Por Ernesto Camou Healy
Hace dos días que Rusia invadió Ucrania: Se enfrentaron sus ejércitos. Provocaron destrucción y muertes, de soldados y de civiles; y el desplazamiento de miles, en aquella región que tiene el papel de bisagra entre las aspiraciones rusas y las de la Unión Europea y la Organización del Atlántico Norte (OTAN).
Rusia es el país más extenso del mundo, con un poco más de 17 millones de kilómetros cuadrados. Ucrania tiene 603 mil 628 kilómetros cuadrados, más o menos una tercera parte de nuestro País, pero está casi a la par que Francia y es un poco más grande que España. Es un país rico en recursos minerales y tierra agrícola. Su posición en el Mar Negro le da acceso al Mediterráneo, y le concede una posición privilegiada para el comercio y el turismo.
Las relaciones de Ucrania con Rusia han sido bastante ríspidas: Si en el siglo XIII Kiev era la capital de todas las Rusias, en el siglo XVIII el imperio de los zares, desde Moscú, la ocupó y prohibió la lengua, literatura y música ucranianas. Incluso reprimió la celebración de misas en ese idioma. Ya en el siglo XX, Rusia ocupó Ucrania y provocó una limpieza étnica en la cual murieron millones de habitantes, suprimió su idioma y se estimuló la migración rusa para reemplazar a los nativos.
Ahora, a pesar de que el país perteneció a la Unión Soviética desde 1922 hasta 1991, resulta lógico que en Ucrania haya un sentimiento de repudio a su antiguo dominador. Pero es importante para Rusia: Por ahí pasa el gasoducto que conduce su combustible hacia el mercado europeo; ahí se producen minerales y productos agrícolas que abastecen a sus vecinos de Europa Oriental.
Con el pretexto de proteger a la minoría leal hacia Rusia, Putin ha hostilizado desde hace tiempo a Ucrania. En 2014 recuperó el dominio sobre la península de Crimea, y alentó la rebelión en la región del Donbass, al Oriente del país, y que Rusia ahora reconoce como “independiente”. Pretende consolidar un escenario sustentado en la fuerza y el temor. Añora los tiempos en los que desde Moscú se imponía la voluntad del gobernante en turno.
A la Unión Europea le conviene tener a Ucrania entre sus allegados: Posee un territorio vasto, recursos y una población capaz de producir para su mercado; al mismo tiempo, mina el poderío de la Rusia actual. Estados Unidos, rival arcaico junto con la OTAN, reprobará el zarpazo soviético, propondrá sanciones y obstáculos, y probablemente cederá ante su rival y competidor. Más tarde que temprano lo dejarán salirse con la suya. Eso pasó en 1956 cuando Rusia invadió Hungría, o en 1968, cuando reprimió la Primavera de Praga. Se trata de una riña entre viejos enemigos que no aciertan a convivir, pero quieren repartirse el mundo, a golpe de violencia. Están destrozando la esperanza que sus pueblos han ido construyendo.
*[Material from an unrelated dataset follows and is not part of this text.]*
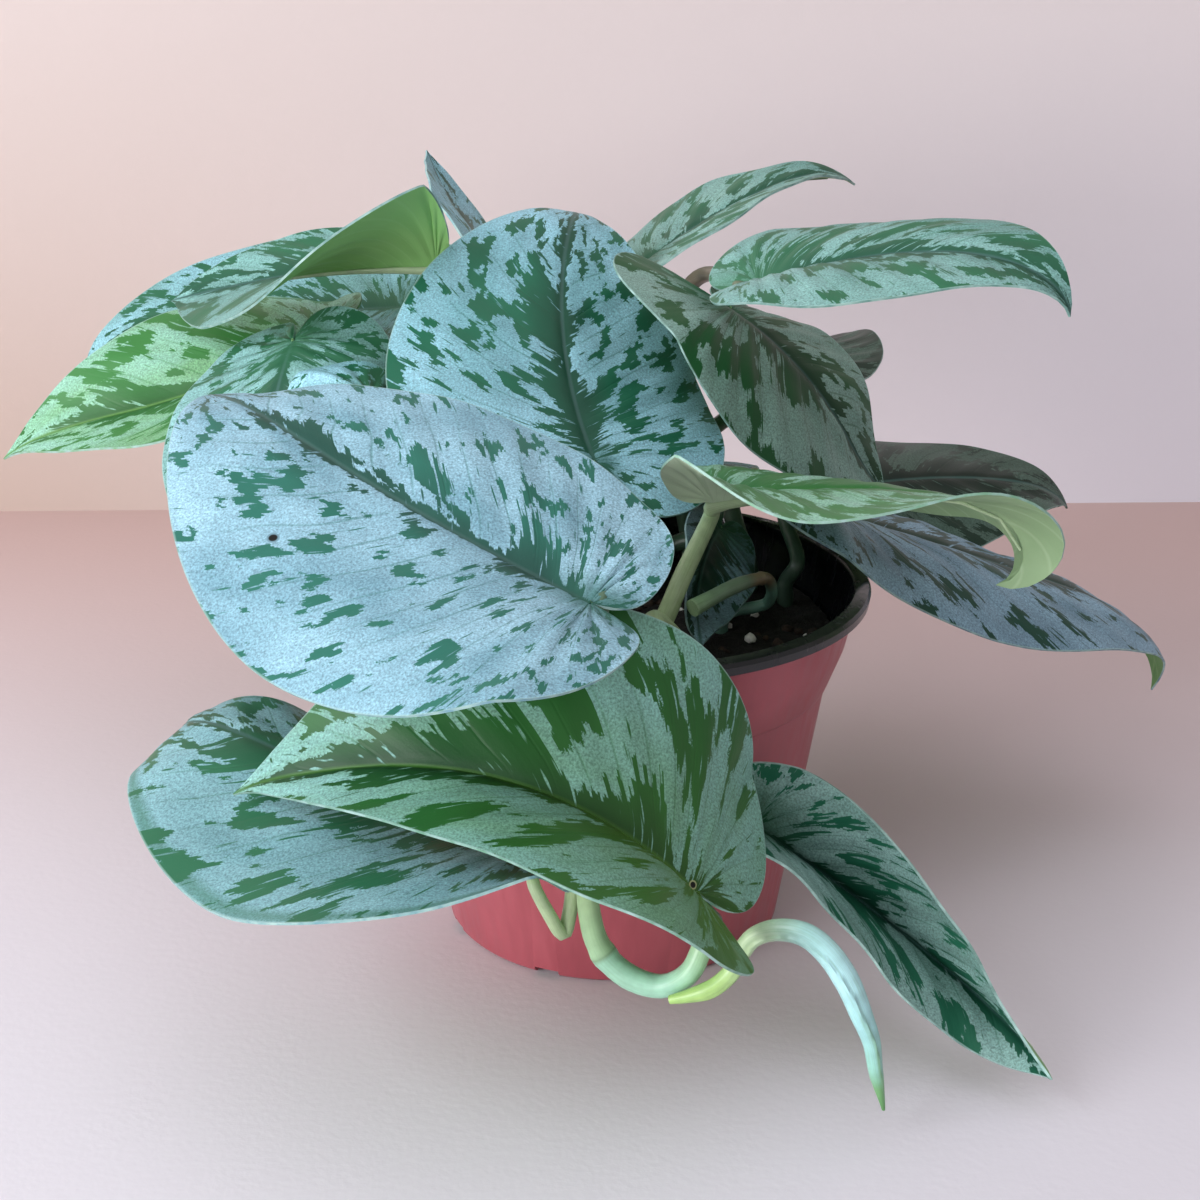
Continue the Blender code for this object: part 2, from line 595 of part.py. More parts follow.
def petiole_route(leaf, frames):
    """The petiole's route from its root to the blade and on along the midrib."""
    point, along, _, up = frames[0]
    seat = point - up * SEAT_DEPTH - along * SEAT_BACK
    approach = point - along * leaf.reach[0] - up * leaf.reach[1]
    start = Vector(leaf.root)
    stops = [start]
    if len(leaf.root) == 2:
        start = Vector((*leaf.root, SOIL_LEVEL + UPRIGHT_FROM))
        stops = [start, start + Vector((0.0, 0.0, UPRIGHT_RUN))]
    stops += [Vector(p) for p in leaf.via] + [approach, seat]
    route = smooth_route(stops, PETIOLE_STEPS)
    if len(leaf.root) == 2:
        route.insert(0, Vector((*leaf.root, SOIL_LEVEL - ROOT_DEPTH)))
    rib = []
    for share, _ in RIB_STOPS:
        place, _, _, lift = frame_at(frames, share)
        rib.append(place - lift * (RIB_DEPTH - share))
    return route, rib


def make_leaf(name, leaf, parts, materials):
    """One leaf: blade, petiole and raised midrib in one solid."""
    frames = spine_frames(leaf)
    blade = make_blade(name, leaf, frames, parts, materials["leaf"])
    route, rib = petiole_route(leaf, frames)
    last = len(route) - 1
    radii = [(PETIOLE_ROOT_RADIUS + (PETIOLE_TIP_RADIUS - PETIOLE_ROOT_RADIUS) * k / last)
             * leaf.girth for k in range(last + 1)]
    radii += [RIB_END_RADIUS * size for _, size in RIB_STOPS]
    stalk = tube(name + "_stalk", route + rib, radii, parts, materials["leaf"])
    result = boolean(blade, stalk, "UNION")
    shade(result, 50.0)
    return result


def make_stem(name, stem, parts, materials):
    """A bare stem, vine or rolled leaf along its route."""
    stops, radii = stem
    points = [Vector(p) for p in stops]
    rooted = points[0].z < SOIL_LEVEL - 1.0
    steps = 2 * (len(points) - 1)
    route = smooth_route(points[1:] if rooted else points, steps)
    if rooted:
        route.insert(0, points[0])
    count = len(route) - 1
    spread = []
    for k in range(count + 1):
        place = k / count * (len(radii) - 1)
        low = min(int(place), len(radii) - 2)
        spread.append(radii[low] + (radii[low + 1] - radii[low]) * (place - low))
    result = tube(name, route, spread, parts, materials["stem"], 2)
    shade(result, 60.0)
    return result


def main():
    """Build the pot, the soil, the leaves and the stems."""
    clear_scene()
    parts = new_collection("satin_pothos")
    cutters = new_collection("cutters")
    materials = {
        "leaf": make_material("leaf_silver_green", LEAF_GREEN, 0.40),
        "stem": make_material("stem_pale_green", STEM_GREEN, 0.45),
    }
    make_pot(parts, cutters)
    roots = [(leaf.root, PETIOLE_ROOT_RADIUS) for leaf in LEAVES.values() if len(leaf.root) == 2]
    roots += [(stops[0][:2], radii[0]) for stops, radii in STEMS.values()
              if stops[0][2] < SOIL_LEVEL - 1.0]
    make_soil(roots, parts, cutters)
    for name, leaf in LEAVES.items():
        make_leaf(name, leaf, parts, materials)
    for name, stem in STEMS.items():
        make_stem(name, stem, parts, materials)


main()
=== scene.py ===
"""A satin pothos in a two-tone nursery pot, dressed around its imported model.

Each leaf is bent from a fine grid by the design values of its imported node, gets its
thickness, and is joined to its petiole. The pot is drawn up ring by ring, the soil is a
lumpy mound with perlite, and the stems are routed tubes. Sizes are in millimetres, and
MM turns them to the metres of the frame.
"""

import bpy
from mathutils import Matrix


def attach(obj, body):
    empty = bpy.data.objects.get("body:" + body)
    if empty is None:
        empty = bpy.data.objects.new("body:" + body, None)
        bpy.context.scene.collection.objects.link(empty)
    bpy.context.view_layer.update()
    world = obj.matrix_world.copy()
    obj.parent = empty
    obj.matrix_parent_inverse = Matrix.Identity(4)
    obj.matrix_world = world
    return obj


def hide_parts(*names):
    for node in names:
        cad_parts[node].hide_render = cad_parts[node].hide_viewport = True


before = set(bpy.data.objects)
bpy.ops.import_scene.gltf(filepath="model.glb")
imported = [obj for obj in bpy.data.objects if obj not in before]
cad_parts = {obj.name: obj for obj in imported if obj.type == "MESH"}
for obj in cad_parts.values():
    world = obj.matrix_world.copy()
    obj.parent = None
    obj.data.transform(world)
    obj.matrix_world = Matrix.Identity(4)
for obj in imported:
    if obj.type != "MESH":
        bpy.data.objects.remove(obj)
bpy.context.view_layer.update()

import logging
import math
import random
from dataclasses import dataclass, field
from enum import Enum
from typing import Callable

import bpy
import numpy as np
from mathutils import Vector, noise
from mathutils.geometry import interpolate_bezier

LOG = logging.getLogger("satin_pothos")
MM = 0.001
TURN = 2.0 * math.pi
SOIL_LEVEL = 79.0
ROOT_DEPTH = 12.0
SPINE_STEPS = 32
PETIOLE_ROOT_RADIUS = 2.7
PETIOLE_TIP_RADIUS = 2.1
BLADE_THICKNESS = 0.62
FLAT_SPAN = 200.0              # width of the plan that a leaf's flat UV map covers
ROUTE_SAMPLES = 16             # points between two stops while a route is evened out
ARC_STEPS = 40                 # points on each arc of the heart
OUTLINE_ASPECT = 0.38          # half width against length, to space the side veins evenly
NOTCH = 0.17                   # how far the lobes reach behind the petiole, in leaf lengths
VEIN_CROWDING = 3.0            # how much closer the side veins start near the petiole
VEIN_BOW = (0.36, 0.56)        # where a side vein bends, along and out, as shares of its reach
CURL_START = 0.55              # shares of the midrib where the tip's curl and hook begin
HOOK_START = 0.84
RIB_TIP_RADIUS = 0.35          # the rib under a blade, which grows towards the petiole
RIB_GROWTH = 1.35
RIB_TAPER = 2.2
COLOURS = dict(output=2, data_type="RGBA")     # of a Mix node, whose colours are inputs 6 and 7
Feed = bpy.types.NodeSocket | str | float | tuple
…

Pelean por su poder y sus objetos y sacrifican a su gente. Eduardo Galeano expresó así su sentir en otra ocasión, otro conflicto, misma humanidad: “Ninguna guerra tiene la honestidad de confesar: Yo mato para robar. Las guerras siempre invocan nobles motivos, matan en nombre de la paz, de Dios, de la civilización, del progreso, de la democracia; y si por las dudas, tanta mentira no alcanzara, ahí están los grandes medios de comunicación dispuestos a inventar enemigos para justificar la conversión del mundo en un gran manicomio, y un inmenso matadero. Cada minuto se gastan tres millones de dólares en la industria militar. Las armas exigen guerras y las guerras exigen armas. Y los cinco países que manejan las Naciones Unidas, resultan ser también los cinco principales productores de armas. Uno se pregunta ¿hasta cuándo la paz del mundo estará en manos de quienes hacen el negocio de la guerra? ¿Hasta cuando seguiremos creyendo que hemos nacido para el exterminio mutuo? Y que ese es nuestro destino… ¿hasta cuándo?”.